Trees are great, but what is happening in the U.K. has nothing to do with either free markets or national interest. The exorbitant demand for carbon credits is government-created as a result of global warming hysteria, and reduced food production is collateral damage.

How about the U.S.? Our farmers produce more food than anyone. But here, too, environmentalist fantasies are reducing food production. Countless acres of productive farm land are being taken over for wind and solar installations. Wisconsin Congressman Tom Tiffany and my colleague Isaac Orr collaborated on this piece in the Washington Examiner. It advocates for Tiffany’s proposed FARM Act:

By strangling U.S. energy producers, the White House has fueled skyrocketing oil prices and enriched Russia’s rulers. An added consequence: Americans are now grappling with the highest gas prices ever recorded. And the pain doesn’t stop at the pump. Food prices, in particular wheat, have soared to record-breaking levels as well.

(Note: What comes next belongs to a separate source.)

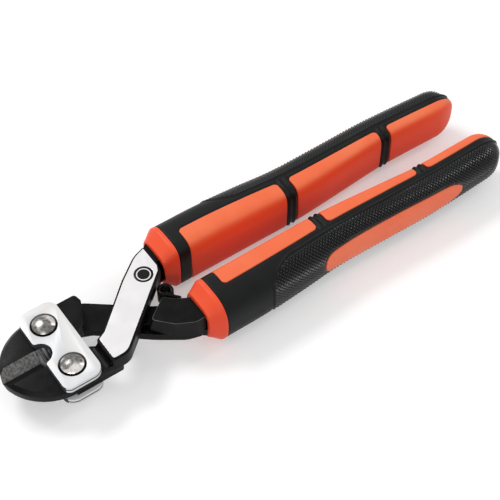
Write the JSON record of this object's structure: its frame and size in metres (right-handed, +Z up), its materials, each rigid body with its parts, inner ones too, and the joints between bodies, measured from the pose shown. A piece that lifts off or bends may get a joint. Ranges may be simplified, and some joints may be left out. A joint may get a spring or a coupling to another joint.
{
  "type": "bolt cutters",
  "caption": "Compact compound-action bolt cutters: short crossing jaws between riveted tie plates, toggle-linked to two cushioned straight grips.",
  "frame": {"origin": "middle of the tool in plan, on the surface that it lies on", "axes": "+X from the jaws to the ends of the grips, +Y towards the upper grip, +Z up, square to the flat mid-plane of the tool"},
  "size_m": [0.236, 0.0562, 0.0254],
  "materials": {
    "forged_steel": "black forged steel, satin",
    "zinc_plate": "bright zinc plate, satin",
    "chrome_strip": "bright chrome",
    "rivet_steel": "tumbled steel, semi-bright",
    "spring_steel": "black oxide",
    "black_print": "flat black",
    "black_rubber": "soft matt black",
    "orange_rubber": "soft matt orange"
  },
  "bodies": {
    "head": {"top_tie_plate": "zinc_plate", "bottom_tie_plate": "zinc_plate", "upper_jaw_rivet": "rivet_steel", "lower_jaw_rivet": "rivet_steel", "torsion_spring": "spring_steel"},
    "lower_jaw_lever": {"lower_jaw": "forged_steel", "top_cover": "chrome_strip", "top_badge": "black_print"},
    "upper_jaw_lever": {"upper_jaw": "forged_steel", "bottom_cover": "chrome_strip", "bottom_badge": "black_print"},
    "upper_handle": {"upper_handle_bar": "forged_steel", "upper_arm_pin": "rivet_steel", "upper_collar": "orange_rubber", "upper_grip_body": "black_rubber", "upper_textured_pad": "black_rubber", "upper_side_stripe": "orange_rubber", "upper_inner_panel_front": "orange_rubber", "upper_inner_panel_middle": "orange_rubber", "upper_inner_panel_rear": "orange_rubber"},
    "lower_handle": {"lower_handle_bar": "forged_steel", "lower_arm_pin": "rivet_steel", "lower_collar": "orange_rubber", "lower_grip_body": "black_rubber", "lower_textured_pad": "black_rubber", "lower_side_stripe": "orange_rubber", "lower_inner_panel_front": "orange_rubber", "lower_inner_panel_middle": "orange_rubber", "lower_inner_panel_rear": "orange_rubber", "centre_pin": "rivet_steel"}
  },
  "joints": [
    {"name": "lower_jaw_pivot", "type": "hinge", "parent": "head", "child": "lower_jaw_lever", "pos_m": [-0.09303, -0.011, 0.0127], "axis": [0, 0, 1], "range_deg": [0, 8]},
    {"name": "upper_jaw_pivot", "type": "hinge", "parent": "head", "child": "upper_jaw_lever", "pos_m": [-0.09303, 0.011, 0.0127], "axis": [0, 0, -1], "range_deg": [0, 8.1]},
    {"name": "upper_handle_pivot", "type": "hinge", "parent": "lower_jaw_lever", "child": "upper_handle", "pos_m": [-0.03603, 0.017, 0.0127], "axis": [0, 0, 1], "range_deg": [0, 11.5]},
    {"name": "lower_handle_pivot", "type": "hinge", "parent": "upper_jaw_lever", "child": "lower_handle", "pos_m": [-0.03603, -0.017, 0.0127], "axis": [0, 0, -1], "range_deg": [0, 11.5]}
  ],
  "couplings": [
    {"joint": "upper_jaw_pivot", "follows": "lower_jaw_pivot", "ratio": 1},
    {"joint": "upper_handle_pivot", "follows": "lower_jaw_pivot", "ratio": 1.42},
    {"joint": "lower_handle_pivot", "follows": "lower_jaw_pivot", "ratio": 1.42}
  ]
}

That’s why our response to Moscow’s aggression must be to maximize our ability to produce the energy and food the world desperately needs right here at home. That starts with preserving farmland for future generations.

Thanks to the dizzying array of renewable energy carve-outs that litter our tax code, taxpayers are forced to underwrite generous “green energy” giveaways, allowing power companies to effectively tap the public treasury to subsidize unreliable wind and solar farms. As a result, prime agricultural land is often taken out of production, posing a long-term threat to America’s ability to feed the world.

Industrial solar and wind facilities are land-hungry ways to generate electricity that often fail to show up when we need them most. It takes approximately 8 acres of land per megawatt of installed solar capacity and an average of 106 acres per megawatt of wind energy. While it is possible to “farm around” wind turbines, this is not possible with solar panels.

This means increasing our reliance on unreliable wind and solar energy will consume enormous quantities of land while paradoxically making us more reliant on foreign countries for the power we need to heat our homes and run our factories.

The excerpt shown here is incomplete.